_Challenge_
Write out the whole listing exactly as it stands.

======== Given material ========

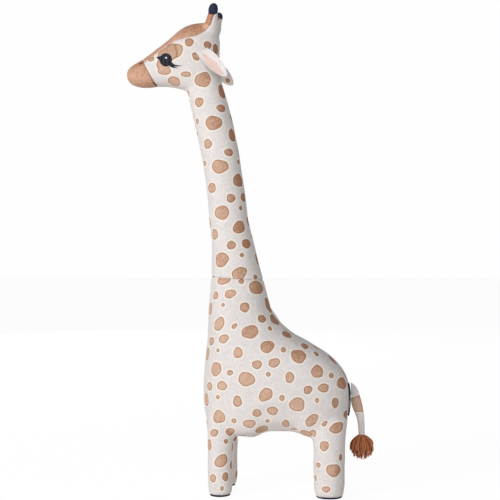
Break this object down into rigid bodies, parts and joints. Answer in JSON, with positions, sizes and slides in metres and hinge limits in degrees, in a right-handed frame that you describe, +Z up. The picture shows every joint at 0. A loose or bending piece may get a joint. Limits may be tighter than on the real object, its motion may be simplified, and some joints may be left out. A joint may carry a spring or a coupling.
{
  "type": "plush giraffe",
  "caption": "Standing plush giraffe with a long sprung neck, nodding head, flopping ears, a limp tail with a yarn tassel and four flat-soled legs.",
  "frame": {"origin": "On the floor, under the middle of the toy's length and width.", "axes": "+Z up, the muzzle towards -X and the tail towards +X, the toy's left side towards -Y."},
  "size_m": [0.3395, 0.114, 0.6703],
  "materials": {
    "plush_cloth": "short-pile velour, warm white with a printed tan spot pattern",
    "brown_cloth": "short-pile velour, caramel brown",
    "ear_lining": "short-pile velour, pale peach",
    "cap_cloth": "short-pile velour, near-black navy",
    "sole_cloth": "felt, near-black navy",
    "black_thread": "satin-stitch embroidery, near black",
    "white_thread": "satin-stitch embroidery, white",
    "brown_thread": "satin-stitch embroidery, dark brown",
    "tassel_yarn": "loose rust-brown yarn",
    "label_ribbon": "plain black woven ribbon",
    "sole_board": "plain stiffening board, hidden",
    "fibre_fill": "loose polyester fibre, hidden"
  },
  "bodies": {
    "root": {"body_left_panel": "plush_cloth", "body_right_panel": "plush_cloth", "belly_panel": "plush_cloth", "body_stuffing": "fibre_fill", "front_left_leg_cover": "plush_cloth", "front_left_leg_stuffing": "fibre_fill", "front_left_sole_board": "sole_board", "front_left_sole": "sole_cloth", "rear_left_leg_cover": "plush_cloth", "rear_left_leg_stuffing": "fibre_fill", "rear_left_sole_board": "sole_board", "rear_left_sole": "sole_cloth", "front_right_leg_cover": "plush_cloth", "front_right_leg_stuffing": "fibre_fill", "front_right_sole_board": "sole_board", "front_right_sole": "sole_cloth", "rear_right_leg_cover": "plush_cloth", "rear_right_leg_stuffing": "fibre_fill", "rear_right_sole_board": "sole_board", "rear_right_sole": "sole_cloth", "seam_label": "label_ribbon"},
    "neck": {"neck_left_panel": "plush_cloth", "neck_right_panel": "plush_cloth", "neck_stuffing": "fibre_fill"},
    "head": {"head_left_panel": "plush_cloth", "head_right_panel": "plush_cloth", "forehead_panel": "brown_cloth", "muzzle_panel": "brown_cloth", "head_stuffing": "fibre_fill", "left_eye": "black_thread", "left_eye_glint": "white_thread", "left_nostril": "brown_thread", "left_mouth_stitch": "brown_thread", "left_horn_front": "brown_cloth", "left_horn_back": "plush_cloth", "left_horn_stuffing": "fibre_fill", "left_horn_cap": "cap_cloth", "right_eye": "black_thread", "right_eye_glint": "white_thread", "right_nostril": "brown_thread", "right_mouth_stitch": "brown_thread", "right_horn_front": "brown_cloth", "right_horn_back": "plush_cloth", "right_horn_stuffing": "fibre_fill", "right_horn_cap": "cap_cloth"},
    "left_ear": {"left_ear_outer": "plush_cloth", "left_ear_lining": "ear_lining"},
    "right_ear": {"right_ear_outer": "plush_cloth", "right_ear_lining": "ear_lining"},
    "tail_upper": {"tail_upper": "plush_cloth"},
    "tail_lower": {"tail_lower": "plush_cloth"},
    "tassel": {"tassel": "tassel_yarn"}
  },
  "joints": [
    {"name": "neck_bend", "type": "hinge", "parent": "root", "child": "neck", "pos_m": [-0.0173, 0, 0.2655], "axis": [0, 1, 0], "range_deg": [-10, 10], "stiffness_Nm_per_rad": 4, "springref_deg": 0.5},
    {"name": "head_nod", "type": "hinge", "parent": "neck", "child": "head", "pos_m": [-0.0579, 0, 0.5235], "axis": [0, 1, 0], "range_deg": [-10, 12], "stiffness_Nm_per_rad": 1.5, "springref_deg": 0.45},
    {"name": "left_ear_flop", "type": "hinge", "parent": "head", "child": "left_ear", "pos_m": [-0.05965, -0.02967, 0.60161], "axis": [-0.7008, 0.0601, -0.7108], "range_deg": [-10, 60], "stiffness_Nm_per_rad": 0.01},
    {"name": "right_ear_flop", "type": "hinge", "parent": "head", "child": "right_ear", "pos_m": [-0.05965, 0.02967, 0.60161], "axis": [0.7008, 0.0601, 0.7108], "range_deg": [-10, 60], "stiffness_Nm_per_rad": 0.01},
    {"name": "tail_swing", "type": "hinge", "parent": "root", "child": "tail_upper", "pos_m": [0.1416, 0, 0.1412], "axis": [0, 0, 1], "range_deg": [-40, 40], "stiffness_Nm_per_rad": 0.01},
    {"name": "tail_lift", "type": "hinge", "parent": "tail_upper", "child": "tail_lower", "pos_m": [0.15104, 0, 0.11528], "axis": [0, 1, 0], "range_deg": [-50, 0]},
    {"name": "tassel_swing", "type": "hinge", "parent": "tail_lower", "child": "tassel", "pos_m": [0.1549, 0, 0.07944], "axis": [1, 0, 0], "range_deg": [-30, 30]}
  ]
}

========

_Response_
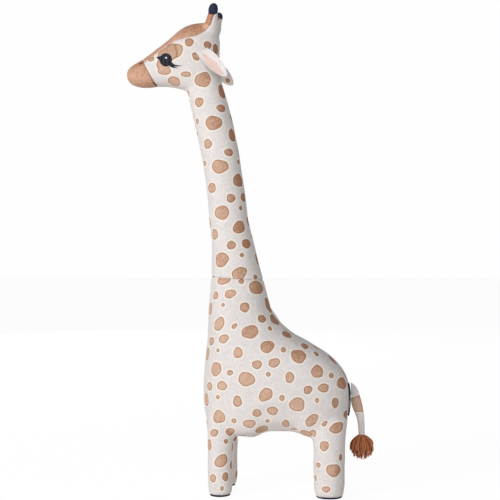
Break this object down into rigid bodies, parts and joints. Answer in JSON, with positions, sizes and slides in metres and hinge limits in degrees, in a right-handed frame that you describe, +Z up. The picture shows every joint at 0. A loose or bending piece may get a joint. Limits may be tighter than on the real object, its motion may be simplified, and some joints may be left out. A joint may carry a spring or a coupling.
{
  "type": "plush giraffe",
  "caption": "Standing plush giraffe with a long sprung neck, nodding head, flopping ears, a limp tail with a yarn tassel and four flat-soled legs.",
  "frame": {"origin": "On the floor, under the middle of the toy's length and width.", "axes": "+Z up, the muzzle towards -X and the tail towards +X, the toy's left side towards -Y."},
  "size_m": [0.3395, 0.114, 0.6703],
  "materials": {
    "plush_cloth": "short-pile velour, warm white with a printed tan spot pattern",
    "brown_cloth": "short-pile velour, caramel brown",
    "ear_lining": "short-pile velour, pale peach",
    "cap_cloth": "short-pile velour, near-black navy",
    "sole_cloth": "felt, near-black navy",
    "black_thread": "satin-stitch embroidery, near black",
    "white_thread": "satin-stitch embroidery, white",
    "brown_thread": "satin-stitch embroidery, dark brown",
    "tassel_yarn": "loose rust-brown yarn",
    "label_ribbon": "plain black woven ribbon",
    "sole_board": "plain stiffening board, hidden",
    "fibre_fill": "loose polyester fibre, hidden"
  },
  "bodies": {
    "root": {"body_left_panel": "plush_cloth", "body_right_panel": "plush_cloth", "belly_panel": "plush_cloth", "body_stuffing": "fibre_fill", "front_left_leg_cover": "plush_cloth", "front_left_leg_stuffing": "fibre_fill", "front_left_sole_board": "sole_board", "front_left_sole": "sole_cloth", "rear_left_leg_cover": "plush_cloth", "rear_left_leg_stuffing": "fibre_fill", "rear_left_sole_board": "sole_board", "rear_left_sole": "sole_cloth", "front_right_leg_cover": "plush_cloth", "front_right_leg_stuffing": "fibre_fill", "front_right_sole_board": "sole_board", "front_right_sole": "sole_cloth", "rear_right_leg_cover": "plush_cloth", "rear_right_leg_stuffing": "fibre_fill", "rear_right_sole_board": "sole_board", "rear_right_sole": "sole_cloth", "seam_label": "label_ribbon"},
    "neck": {"neck_left_panel": "plush_cloth", "neck_right_panel": "plush_cloth", "neck_stuffing": "fibre_fill"},
    "head": {"head_left_panel": "plush_cloth", "head_right_panel": "plush_cloth", "forehead_panel": "brown_cloth", "muzzle_panel": "brown_cloth", "head_stuffing": "fibre_fill", "left_eye": "black_thread", "left_eye_glint": "white_thread", "left_nostril": "brown_thread", "left_mouth_stitch": "brown_thread", "left_horn_front": "brown_cloth", "left_horn_back": "plush_cloth", "left_horn_stuffing": "fibre_fill", "left_horn_cap": "cap_cloth", "right_eye": "black_thread", "right_eye_glint": "white_thread", "right_nostril": "brown_thread", "right_mouth_stitch": "brown_thread", "right_horn_front": "brown_cloth", "right_horn_back": "plush_cloth", "right_horn_stuffing": "fibre_fill", "right_horn_cap": "cap_cloth"},
    "left_ear": {"left_ear_outer": "plush_cloth", "left_ear_lining": "ear_lining"},
    "right_ear": {"right_ear_outer": "plush_cloth", "right_ear_lining": "ear_lining"},
    "tail_upper": {"tail_upper": "plush_cloth"},
    "tail_lower": {"tail_lower": "plush_cloth"},
    "tassel": {"tassel": "tassel_yarn"}
  },
  "joints": [
    {"name": "neck_bend", "type": "hinge", "parent": "root", "child": "neck", "pos_m": [-0.0173, 0, 0.2655], "axis": [0, 1, 0], "range_deg": [-10, 10], "stiffness_Nm_per_rad": 4, "springref_deg": 0.5},
    {"name": "head_nod", "type": "hinge", "parent": "neck", "child": "head", "pos_m": [-0.0579, 0, 0.5235], "axis": [0, 1, 0], "range_deg": [-10, 12], "stiffness_Nm_per_rad": 1.5, "springref_deg": 0.45},
    {"name": "left_ear_flop", "type": "hinge", "parent": "head", "child": "left_ear", "pos_m": [-0.05965, -0.02967, 0.60161], "axis": [-0.7008, 0.0601, -0.7108], "range_deg": [-10, 60], "stiffness_Nm_per_rad": 0.01},
    {"name": "right_ear_flop", "type": "hinge", "parent": "head", "child": "right_ear", "pos_m": [-0.05965, 0.02967, 0.60161], "axis": [0.7008, 0.0601, 0.7108], "range_deg": [-10, 60], "stiffness_Nm_per_rad": 0.01},
    {"name": "tail_swing", "type": "hinge", "parent": "root", "child": "tail_upper", "pos_m": [0.1416, 0, 0.1412], "axis": [0, 0, 1], "range_deg": [-40, 40], "stiffness_Nm_per_rad": 0.01},
    {"name": "tail_lift", "type": "hinge", "parent": "tail_upper", "child": "tail_lower", "pos_m": [0.15104, 0, 0.11528], "axis": [0, 1, 0], "range_deg": [-50, 0]},
    {"name": "tassel_swing", "type": "hinge", "parent": "tail_lower", "child": "tassel", "pos_m": [0.1549, 0, 0.07944], "axis": [1, 0, 0], "range_deg": [-30, 30]}
  ]
}